### What is being asked
Output a verbatim copy of the data, cut off after the line that contains "up and over.".
# # #
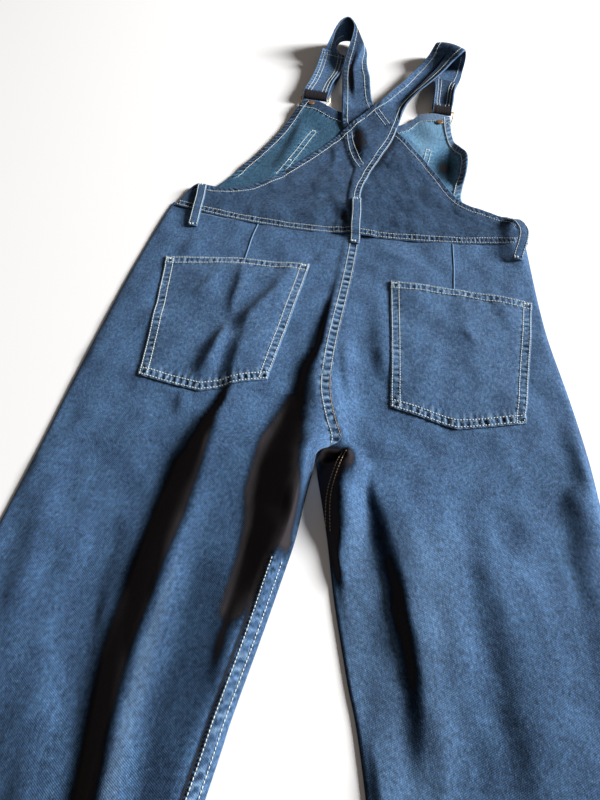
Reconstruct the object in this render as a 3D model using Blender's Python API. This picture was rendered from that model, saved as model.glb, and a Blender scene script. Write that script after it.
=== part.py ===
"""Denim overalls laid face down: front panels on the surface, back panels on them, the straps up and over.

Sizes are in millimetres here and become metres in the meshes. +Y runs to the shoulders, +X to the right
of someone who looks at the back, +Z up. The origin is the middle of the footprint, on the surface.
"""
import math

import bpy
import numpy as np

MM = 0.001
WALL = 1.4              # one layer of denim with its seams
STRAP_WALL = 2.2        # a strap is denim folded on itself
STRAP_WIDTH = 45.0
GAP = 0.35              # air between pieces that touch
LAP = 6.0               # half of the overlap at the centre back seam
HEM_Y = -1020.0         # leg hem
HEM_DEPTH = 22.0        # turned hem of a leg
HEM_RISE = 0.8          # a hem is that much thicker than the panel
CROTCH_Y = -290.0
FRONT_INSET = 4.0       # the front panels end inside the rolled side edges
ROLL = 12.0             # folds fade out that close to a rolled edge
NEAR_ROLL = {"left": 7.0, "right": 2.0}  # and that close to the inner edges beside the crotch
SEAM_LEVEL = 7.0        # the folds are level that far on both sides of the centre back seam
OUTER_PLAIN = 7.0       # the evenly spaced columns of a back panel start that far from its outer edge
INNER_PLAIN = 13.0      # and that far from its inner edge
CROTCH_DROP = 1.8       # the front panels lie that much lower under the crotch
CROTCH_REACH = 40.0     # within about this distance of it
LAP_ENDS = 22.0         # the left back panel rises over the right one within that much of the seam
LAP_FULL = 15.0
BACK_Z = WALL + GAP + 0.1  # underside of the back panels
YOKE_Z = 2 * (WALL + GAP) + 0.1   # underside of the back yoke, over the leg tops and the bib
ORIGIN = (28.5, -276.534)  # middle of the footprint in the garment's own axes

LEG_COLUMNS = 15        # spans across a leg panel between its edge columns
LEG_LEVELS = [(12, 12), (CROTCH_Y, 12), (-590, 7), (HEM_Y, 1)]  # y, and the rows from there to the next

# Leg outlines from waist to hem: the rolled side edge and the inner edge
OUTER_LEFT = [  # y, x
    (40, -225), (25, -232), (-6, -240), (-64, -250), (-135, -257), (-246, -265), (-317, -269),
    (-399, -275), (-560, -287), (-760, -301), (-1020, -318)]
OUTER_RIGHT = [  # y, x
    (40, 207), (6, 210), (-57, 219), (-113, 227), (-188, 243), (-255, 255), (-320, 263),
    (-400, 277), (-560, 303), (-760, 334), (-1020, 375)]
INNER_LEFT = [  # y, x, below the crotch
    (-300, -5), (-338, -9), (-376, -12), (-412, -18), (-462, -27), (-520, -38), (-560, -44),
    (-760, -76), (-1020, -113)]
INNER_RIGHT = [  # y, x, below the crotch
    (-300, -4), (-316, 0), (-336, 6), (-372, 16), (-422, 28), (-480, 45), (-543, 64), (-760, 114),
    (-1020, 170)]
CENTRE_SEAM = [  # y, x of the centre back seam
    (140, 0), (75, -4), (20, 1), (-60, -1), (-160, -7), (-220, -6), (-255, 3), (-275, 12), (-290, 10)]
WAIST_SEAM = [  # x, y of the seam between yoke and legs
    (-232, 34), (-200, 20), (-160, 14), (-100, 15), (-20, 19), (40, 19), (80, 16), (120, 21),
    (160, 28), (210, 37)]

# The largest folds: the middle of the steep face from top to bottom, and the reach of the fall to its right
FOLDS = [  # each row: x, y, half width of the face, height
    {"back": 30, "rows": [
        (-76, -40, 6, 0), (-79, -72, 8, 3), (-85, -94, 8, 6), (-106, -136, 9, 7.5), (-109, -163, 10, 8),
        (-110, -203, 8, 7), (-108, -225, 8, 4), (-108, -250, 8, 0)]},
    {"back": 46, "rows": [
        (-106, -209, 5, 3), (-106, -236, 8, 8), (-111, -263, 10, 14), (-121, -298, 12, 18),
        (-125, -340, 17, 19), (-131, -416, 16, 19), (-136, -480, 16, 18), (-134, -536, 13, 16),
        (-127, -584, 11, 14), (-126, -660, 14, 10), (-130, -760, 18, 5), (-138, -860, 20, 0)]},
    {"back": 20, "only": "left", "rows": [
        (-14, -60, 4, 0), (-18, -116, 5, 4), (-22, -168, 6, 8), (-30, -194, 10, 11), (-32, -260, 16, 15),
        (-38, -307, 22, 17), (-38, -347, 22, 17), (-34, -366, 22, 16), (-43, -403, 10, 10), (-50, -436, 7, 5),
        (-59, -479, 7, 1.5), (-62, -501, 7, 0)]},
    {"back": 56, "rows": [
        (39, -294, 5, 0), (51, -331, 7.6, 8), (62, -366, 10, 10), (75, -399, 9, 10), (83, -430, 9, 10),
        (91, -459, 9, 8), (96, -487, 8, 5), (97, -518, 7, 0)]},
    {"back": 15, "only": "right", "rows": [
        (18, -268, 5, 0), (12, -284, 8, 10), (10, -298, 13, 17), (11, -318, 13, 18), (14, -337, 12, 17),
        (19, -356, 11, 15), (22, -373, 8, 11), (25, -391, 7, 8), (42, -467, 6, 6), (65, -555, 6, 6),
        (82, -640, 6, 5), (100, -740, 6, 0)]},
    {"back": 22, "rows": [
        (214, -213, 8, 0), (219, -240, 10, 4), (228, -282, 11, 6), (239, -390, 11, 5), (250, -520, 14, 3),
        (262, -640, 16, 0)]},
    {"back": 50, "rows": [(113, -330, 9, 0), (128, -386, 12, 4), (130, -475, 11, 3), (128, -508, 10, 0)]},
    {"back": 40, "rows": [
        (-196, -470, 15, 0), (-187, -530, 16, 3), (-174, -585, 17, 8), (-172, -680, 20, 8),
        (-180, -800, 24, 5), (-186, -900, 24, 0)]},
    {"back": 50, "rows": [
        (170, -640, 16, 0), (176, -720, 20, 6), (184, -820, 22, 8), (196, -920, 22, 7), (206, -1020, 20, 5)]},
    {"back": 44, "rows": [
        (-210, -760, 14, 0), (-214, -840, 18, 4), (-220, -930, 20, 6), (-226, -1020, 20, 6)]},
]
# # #
### Full answer
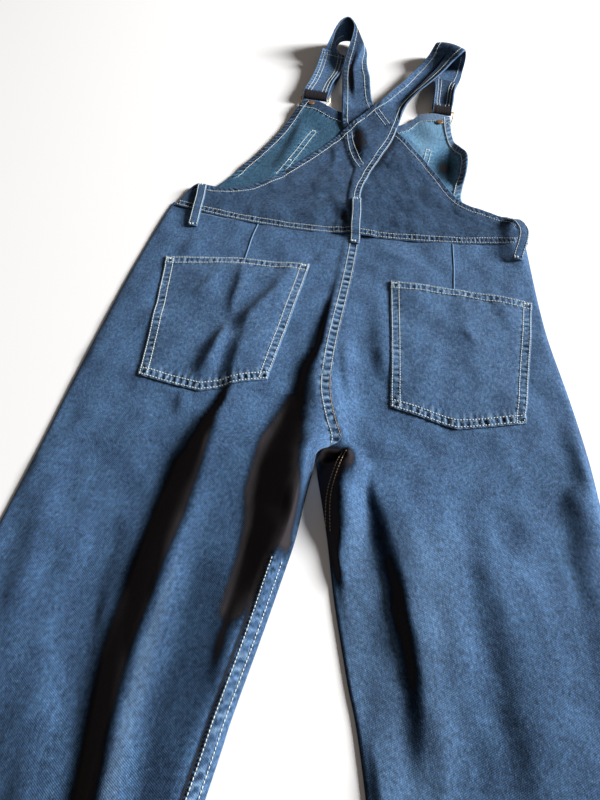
Reconstruct the object in this render as a 3D model using Blender's Python API. This picture was rendered from that model, saved as model.glb, and a Blender scene script. Write that script after it.
=== part.py ===
"""Denim overalls laid face down: front panels on the surface, back panels on them, the straps up and over.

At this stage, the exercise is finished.